Software development problems and principles for avoiding them

In software development, there are certain principles that we should follow and strive to apply them in order to write good code and quality software. But, what makes code good or bad? How quality of code impact the speed of development, extensibility of software and customer satisfaction

Symptoms of bad code, according to inventor of SOLID principles, are:

  • Rigidity – If one new small functionality force you to make a chain of changes, then you knew that your code is rigid. That means that your code/classes/modules are incorrectly linked.
  • Fragility – If your code is dependent on the data structure on a bad way, you will have frigid code. You can recognize frigid code when a change on one part of application impact on something that should not be connected with that. You have unexpected consequences. This can really make your client angry and scare him away from the changes as they will doubt the stability and quality of your application.
  • Confusing – code that is hard for understanding and reading. The code should be self-explanatory.
  • Spaghetti code – when code works everything it should, but it has some additional functionality and dependencies that you don`t need. That just makes unnecessary lines, code is harder to read and understand. But when you try to remove it you realize that it is tightly coupled with rest of code that you can`t remove it without consequences and refactoring.
  • Immobility. You can not reuse parts of the code in other projects because of involved risks and high effort.

Some of the most famous principles for clean and quality code are:

  • DRY – don`t repeat yourself (use abstraction instead);
  • KISS – keep it simple, stupid ;
  • The “composition over inheritance” – objects with complex behaviors should do so by containing instances of objects with individual behaviors rather than inheriting a class and adding new behaviors;
  • YAGNI – you are not gonna need it – is the idea that you should never code for functionality that you may need in the future;
  • SOLID – contains five principles;

The SOLID design principles were promoted by Robert C. Martin and are some of the best-known design principles in object-oriented software development. It is an acronym for the following five principles:

SINGLE RESPONSIBILITY PRINCIPLE

A class should have only one reason to change – that prevents rigidity (change of one thing breaks other things). The code should be separated in different classes and modules by factors which can impact on business logic.

OPEN-CLOSED PRINCIPLE

You should be able to extend a class without modifying it. This principle is supported by polymorphism, which allows us to add new features by adding new code without changing the old code (by extending the class or implementing interfaces in different ways).

LISKOV SUBSTITUTION PRINCIPLE

Derived classes must be substitutable for their base classes, without the need for the user to know the difference. There are things that look like they are the same type but they are not really the same, they have one more or less functionality then parent class. If we need to check the type of object, there is a big possibility that we have made some mistakes

INTERFACE SEGREGATION PRINCIPLE

Make fine – grained interfaces with specific methods. More small interfaces are a better solution than one big interface because in that way we achieve decoupling. For example, we can have an interface for a drink, eat, move, sleep methods and we can have different types of organisms, so some of them will implement all interfaces, and some of them just a few.
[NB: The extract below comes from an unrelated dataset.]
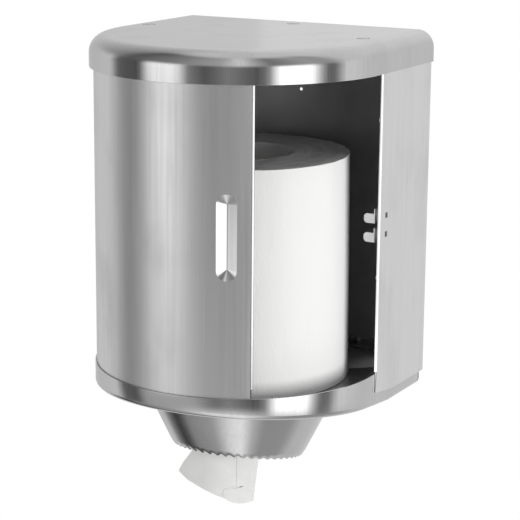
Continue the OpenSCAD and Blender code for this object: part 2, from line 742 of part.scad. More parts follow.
module paper_tail() color(paper_colour) home() {
  cols = tail_cols + 1;
  per_side = cols * (tail_rows + 1);
  points = [for (side = [0, 1], r = [0 : tail_rows], c = [0 : tail_cols])
    tail_point(2 * c / tail_cols - 1, r / tail_rows, side)];
  front = [for (r = [0 : tail_rows - 1], c = [0 : tail_cols - 1])
    let (p = r * cols + c) each [[p, p + 1, p + cols + 1], [p, p + cols + 1, p + cols]]];
  back = [for (f = front) [f[2] + per_side, f[1] + per_side, f[0] + per_side]];
  rim = concat(
    [for (c = [0 : tail_cols - 1]) [c + 1, c]],
    [for (c = [0 : tail_cols - 1]) [tail_rows * cols + c, tail_rows * cols + c + 1]],
    [for (r = [0 : tail_rows - 1]) [r * cols, (r + 1) * cols]],
    [for (r = [0 : tail_rows - 1]) [(r + 1) * cols + tail_cols, r * cols + tail_cols]]);
  edges = [for (e = rim) each [[e[0], e[1], e[1] + per_side], [e[0], e[1] + per_side, e[0] + per_side]]];
  polyhedron(points, concat(front, back, edges));
}

casing();
top_cap();
cap_rivets();
bottom_tray();
outlet_cone();
roll_shelf();
shelf_spacers();
shelf_studs();
shelf_nuts();
lower_track();
upper_track();
track_rivets();
track_stops();
door();
lower_glides();
upper_glides();
glide_rivets();
latch_plate();
latch_studs();
latch_nuts();
latch_fingers();
paper_roll();
paper_tail();
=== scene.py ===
# Wall dispenser for a centre-feed paper towel roll, in polished sheet steel.
# Lengths named below are millimetres, in the dispenser's own frame: its origin is
# on the upright axis of the half round, level with the tray's rim. Angles are degrees,
# counted to the right from straight ahead as seen from above, unless a comment says more.
import math
import bpy
from mathutils import Matrix, Vector, noise


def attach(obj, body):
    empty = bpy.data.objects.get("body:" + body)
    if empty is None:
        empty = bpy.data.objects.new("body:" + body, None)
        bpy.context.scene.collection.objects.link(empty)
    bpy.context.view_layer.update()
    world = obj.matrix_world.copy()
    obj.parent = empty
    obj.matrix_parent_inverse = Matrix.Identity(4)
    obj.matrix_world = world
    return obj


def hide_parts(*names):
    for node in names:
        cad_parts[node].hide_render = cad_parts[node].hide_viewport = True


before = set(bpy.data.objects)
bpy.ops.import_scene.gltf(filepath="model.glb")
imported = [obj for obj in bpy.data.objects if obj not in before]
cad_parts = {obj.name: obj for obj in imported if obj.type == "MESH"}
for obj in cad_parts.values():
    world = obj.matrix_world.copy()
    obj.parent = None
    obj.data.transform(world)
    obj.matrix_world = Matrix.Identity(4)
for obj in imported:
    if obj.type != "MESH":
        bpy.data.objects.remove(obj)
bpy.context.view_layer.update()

MM = 0.001
# Points closer together than this count as one
NEAR = 0.01
# The frame's origin on the wall, from the dispenser's own
HOME = Vector((0, -117, -135)) * MM

# Camera: focal length and sensor, place in metres, and its turns round, up and about its axis
LENS, SENSOR = 126.59, 36
CAMERA_PLACE = (0.7899, -1.5238, 0.3336)
CAMERA_ROUND, CAMERA_RISE, CAMERA_ROLL = 28.6689, 13.1766, 0.4679

# Sheet and cap: radius, heights and edge radius, then the wall's distance behind the axis,
# the roof's border, and the places and holes of the rivets
SHEET = 1
CAP_R, CAP_LOW, CAP_TOP, CAP_EDGE, CAP_STEPS = 134, 267.7, 295.9, 16, 160
WALL_BACK, ROOF_BORDER = 117, 2
RIVETS, RIVET_HOLE = ((-109, 21), (109, 21), (0, 98)), 5.8
CAP_BEVEL = 0.2

# Door at rest: radius, heights, the angles of its two edges, steps round, and sides of the round that
# trims what is pressed inwards
DOOR_R, DOOR_LOW, DOOR_TOP = 130.2, -10.7, 282.9
DOOR_FROM, DOOR_OPEN, DOOR_STEPS, BULGE_SIDES = -151.6, 34.4, 372, 720
# Fold along the door's free edge: half its thickness, heights, corner radius, and the angle it takes up
FOLD_HALF, FOLD_LOW, FOLD_TOP, FOLD_CORNER = 1.15, 7.7, 272.7, 0.4
FOLD_ANGLE = math.degrees(math.asin(FOLD_HALF / (DOOR_R - FOLD_HALF)))
# Slant of the door's fold and of the casing's hem against the panel beside it
HEM_TURN = 51

# Finger recess: size, slope of its sides, middle, and wall thickness round it
RECESS_W, RECESS_L, RECESS_SLOPE = 18.7, 74, 30
RECESS_MID, RECESS_ANGLE, RECESS_WALL = 139.5, 24.3, 0.8
# Its cutting form: reach in front of the door, radius at the tip, sides, and overlap with the sheet
GROOVE_REACH, GROOVE_TIP, GROOVE_SIDES, GROOVE_OVERLAP = 12, 0.3, 72, 0.5
# Faces that belong to it: depth below the door's face and angle to either side, front and back
DISH_DEPTH, DISH_ANGLE = 0.05, 4.3
BACK_DEPTH, BACK_ANGLE = 1.1, 5

# Casing: inner face, front, and heights of the right-hand hem, how deep its fold reaches, a margin
# for its vertices, and half the width between the middles of the side panels' sheet
HEM_IN, HEM_FRONT, HEM_LOW, HEM_TOP, HEM_DEEP, HEM_MARGIN = 130.8, 11, 1.75, 279.5, 2.4, 0.1
PANEL_MIDDLE = 132.3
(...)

DEPENDENCY INVERSION PRINCIPLE

It depends on abstraction, not on concretions. High-level modules should not depend on low-level modules. Both high and low-level modules should depend on abstraction. Abstraction should not depend on details.

 

This was an overview of the most popular design principles in software development, and we can conclude that is better to spend more time thinking about software design and architecture rather than fast writing bad code. There are many fields for improving and learning in software development and this is certainly one of them.